— Испытуемые в данный момент не реагируют на окружающих, — сказал Кудряшов, — но следует считать успехом, что все трое выжили.
— Но согласитесь, какая превосходная получилась проекция! — воскликнул Михаил Андреевич, — по ней можно десяток докторских защитить.
— Особенно момент, где их отец рубит мать топором и скармливает свиньям, — сказал Кудряшов, то ли с восхищением, то ли с отвращением, — после такого любой с ума сойдет.
Меня немного отпустило, но я все равно пребывал в состоянии счастливого безразличия. Кудряшов открыл нижнюю секцию шкафа и вытащил кучу сложенных металлических трубок. Ловко орудуя руками и устанавливая зажимы, он сложил их в большой куб. Проверив его на прочность, он достал стеклянную банку с черным порошком и обмакивая палец внутрь, начал быстро писать странные закорючки вокруг куба.
— Полностью ненаучно, — сказал доктор, — сидишь как дурак, выписываешь непонятные символы, но ведь получилось. Неважно, что говорит общественность, главное, что мы смогли приоткрыть дверь в глубины человеческого сознания, раскрыть самые потаенные мысли и страхи.
— Все благодаря тому мальчику, — смущенно сказал Кудряшов, заканчивая писать знаки.
— Молчать, — вдруг закричал доктор, — я сам придумал. Этот лысый паскуденок только дополнил мое гениальное творение.
Кудряшов отвернулся и вновь закопошился в шкафу, скорее от смущении, чем из реальной необходимости.
Вернулась Зина с пластиковым ведром и блестящей белой трубкой, увенчанной расширителем на конце. Она перелила воду в тазик с красным желе и засунув туда руку начала размешивать. Когда масса превратилась в жидкий кисель, она довольно хмыкнула и облизала испачканную руку.
— Зина, ты совсем ополоумела, — схватился за голову доктор, — выплюнь немедленно, хочешь от кровавого поноса помереть?
— Ниче мне будет, — ответила Зина, — я все время доедаю, что от пациентов остается.
Доктор не нашелся, что ответить и только неровно поправил воротничок халата. Кудряшов едва сдерживал улыбку от этой сцены.
Если такая махина, как Зина может помереть от красной дряни, то что случится со мной?

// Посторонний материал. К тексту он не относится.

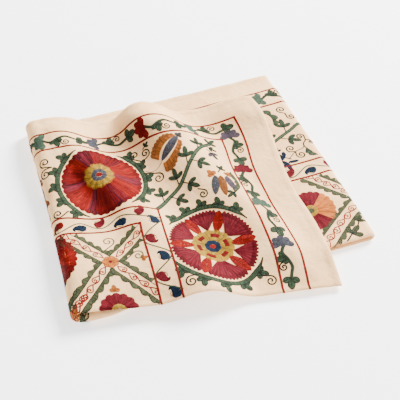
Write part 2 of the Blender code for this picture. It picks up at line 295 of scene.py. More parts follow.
def face_row(u, w, side):
    """The folded places of cloth points u, in one line at distance w, on face 0 or 1."""
    left = left_loop(w)
    right = right_loop(w, left)
    loop, turn = left[side], right[side]
    p_grid, w_grid, along_grid, across_grid = DRAWN_IN
    sin, cos = np.sin(SKEW), np.cos(SKEW)
    d = (loop["u"] - u) * cos
    t = (u - LEFT_FOLD_U) * sin + w * cos
    ones = np.full_like(u, w)
    on_top = d > loop["cloth"]
    # The under face of the top third follows the upper face a little inside it.
    slack, upper_slack = loop["end"] - loop["cloth"], left[0]["end"] - left[0]["cloth"]
    offset = (loop["u"] - left[0]["u"]) * cos + slack - upper_slack
    beside = u - offset / cos
    start = np.full_like(u, loop["u"] - (loop["cloth"] + offset) / cos)
    fold_along = grid_value(along_grid, p_grid, w_grid, start, ones)
    along = grid_value(along_grid, p_grid, w_grid, beside, ones) - fold_along
    along = np.where(on_top, np.maximum(along, 0.0), 0.0)
    fold_across = grid_value(across_grid, p_grid, w_grid, start, ones)
    across = np.where(on_top, grid_value(across_grid, p_grid, w_grid, beside, ones), fold_across)
    around = np.clip(d / loop["cloth"], -1, 1)
    angle = 0.5 * np.pi * around
    n = loop["end"] - loop["radius"] * np.cos(angle)
    n = n + np.maximum(np.abs(d) - loop["cloth"], 0) - along * cos - (across - fold_across) * sin
    t = t + along * sin - across * cos * smooth(0.5 * (around + 1))
    x = LEFT_FOLD_X + t * sin + n * cos
    y = LEFT_FOLD_Y + t * cos - n * sin
    z_mid = middle_upper(x, w) if side else middle_under(x, w)
    z_loop = 0.5 * (loop["high"] + loop["low"]) + 0.5 * (loop["high"] - loop["low"]) * np.sin(angle)
    lift = DOUBLED_GAP if side == 0 else 0.0
    z_top = top_profile(beside, w) - DOUBLED_GAP
    ramp = smooth((y - SUPPORT_RAMP_START) / SUPPORT_RAMP)
    support = middle_upper(x, np.maximum(y - LEFT_FOLD_Y, 0)) * ramp + SUPPORT_CLEARANCE
    z_top = 0.5 * (z_top + support + np.sqrt((z_top - support) ** 2 + SUPPORT_SOFTNESS**2)) + lift
    blend = smooth((d - loop["cloth"]) / LOOP_BLEND)
    z_top = loop["high"] + (z_top - loop["high"]) * np.where(on_top, np.maximum(blend, 0), 0)
    z_low = loop["low"] + (z_mid - loop["low"]) * smooth((-d - loop["cloth"]) / LOOP_BLEND)
    z = np.where(on_top, z_top, np.where(d < -loop["cloth"], z_low, z_loop))
    # Past the right fold the cloth runs back to the left, on the floor.
    e = u - turn["u"]
    past = e > -turn["cloth"]
    around = np.clip(e / turn["cloth"], -1, 1)
    bend = 0.5 * np.pi * around
    x_turn = turn["end"] + turn["radius"] * np.cos(bend) - np.maximum(e - turn["cloth"], 0)
    z_turn = 0.5 * (turn["high"] + turn["low"]) - 0.5 * (turn["high"] - turn["low"]) * np.sin(bend)
    x = np.where(past, x_turn, x)
    z = np.where(past, z_turn, z)
    outward = SKEW * (1 + np.sin(angle)) * np.where(past, 0, 1)
    return np.stack([x, y, z], axis=1), outward


def fold_grid(u, v):
    """The folded place of every point of a flat grid, as an array [u, v, xyz]."""
    grid = np.zeros((len(u), len(v), 3))
    near, outward = face_row(u, EDGE_CLOTH, 0)
    under, _ = face_row(u, EDGE_CLOTH, 1)
    middle, half = 0.5 * (near + under), 0.5 * (near - under)
    bulge = curve(u / CM, EDGE_U, EDGE_BULGE) * CM
    out = np.stack([-np.sin(outward), -np.cos(outward), 0 * outward], axis=1) * bulge[:, None]
    for j, each in enumerate(v):
        if abs(each) < EDGE_CLOTH:
            angle = 0.5 * np.pi * (1 - each / EDGE_CLOTH)
            grid[:, j] = middle + half * np.cos(angle) + out * np.sin(angle)
        else:
            grid[:, j] = face_row(u, abs(each), 0 if each > 0 else 1)[0]
    return grid


def stations(spans):
    """Where the sheet's lines lie, in metres, from rows of start and number of steps."""
    places = []
    for (start, steps), (end, _) in zip(spans, spans[1:]):
        places += [start + (end - start) * i / steps for i in range(steps)]
    return np.array(places + [spans[-1][0]]) * CM


def relief(u, v):
    """Small ups and downs of the flat cloth in millimetres: soft puckers and the doubled hem."""
    u, v = u / CM, v / CM
    edge = np.minimum(np.minimum(u, LENGTH / CM - u), HALF_WIDTH / CM - np.abs(v))
    slow = np.sin(u / 6.1 + 1.7 * np.sin(v / 9.3)) * np.sin(v / 5.3 + 1.1 * np.sin(u / 7.9))
    quick = np.sin(u * 1.9 + 1.3 * np.sin(v / 2.1)) * np.sin(v * 1.6 + 1.2 * np.sin(u / 2.7))
    near_hem = 1 - smooth(edge / 6)
    pucker = 0.28 * slow + (0.10 + 0.16 * near_hem) * quick
    hem_wave = 0.5 * near_hem * np.sin(u * 0.9 + v * 1.1 + np.sin(u / 3.1))
    hem = 0.5 * (1 - smooth((edge - 1.0) / 0.3)) - 0.25 * np.exp(-(((edge - 1.25) / 0.3) ** 2))
    away_from_fold = smooth((np.abs(v) - 0.9) / 3)
    return (pucker + hem_wave) * away_from_fold + hem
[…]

Вновь накатила волна отупения, поэтому я не сопротивлялся, когда Зина приоткрыла мне рот и начала просовывать шланг. Резиновый наконечник полез в горло, заставив меня выблевать немного едкой жидкости. Старуха не обратила на рвоту внимания и продолжила просовывать шланг. Острая боль в груди привела меня в чувство и я задергался, раскачивая стул. Похожу, что татуировка снова сработала, реагирую на опасность.
— Ну что ты котенок, — сказал Зина, заталкивая шланг еще глубже, — надо было раньше думать, а теперь терпи.
Шланг уже наполовину исчез у меня во рту, несмотря на попытки сопротивления. Казалось, что пищевод распирает, будто резина извивается, пытаясь пролезть глубже.
— Все готово, Михаил Андреевич, — сказал Кудряшов и подошел к очнувшейся и подергивающейся девушке.
Похоже, что она успела восстановить контроль над телом, жир полностью втянулся, лишь изредка висели складки кожи. Жгуты которыми ее связали рассчитывая на полную фигуры сильно ослабли. Видно, как они сильно провисли позади стула.
Зина полностью засунула в меня шланг и взяв стул, поставила на него таз. Одной рукой она крепко обхватила мою голову, лишая возможность двигаться, а второй начала заливать красную жижу.
— Зина, не спеши, дай время, чтобы начала всасываться, а то все назад выйдет. — сказал доктор и обратился к мужчине — чего вы застыли Кудряшов?
— Не черта не пойму, — ответил Кудряшов, — была старуха, а сейчас девка.
— Что вы несете? — спросил Михаил Андреевич, подходя поближе, — мать твою за ногу, как это возможно?
Спустя секунду после первую порцию желе, я почувствовал онемение во всем теле. Оно расходилась от желудка, быстро распространяясь по всему телу. Во рту скопилась слюна и начала понемногу вытекать, капая с подбородка.
— Ну вот касатик, остальное я сама, — сказала Зина и подмигнула мне, — ем, не могу оторваться.
Позади раздался крик и в поле зрения попал Кудряшов, прижимающий руку к разодранной щеке. Кровь сочилась между пальцев и падала на синий халат, быстро впитываясь и оставляя бурые пятна. Суетливо махая рукам подбежал доктор и спрятался за Зину. Старуха недовольно насупила брови и отложила тазик.
— Ах, ты тварина, Павлуша моего тронула, — прорычала она, мгновенно наливаясь густым свекольным цветом и брызжа слюной от ярости.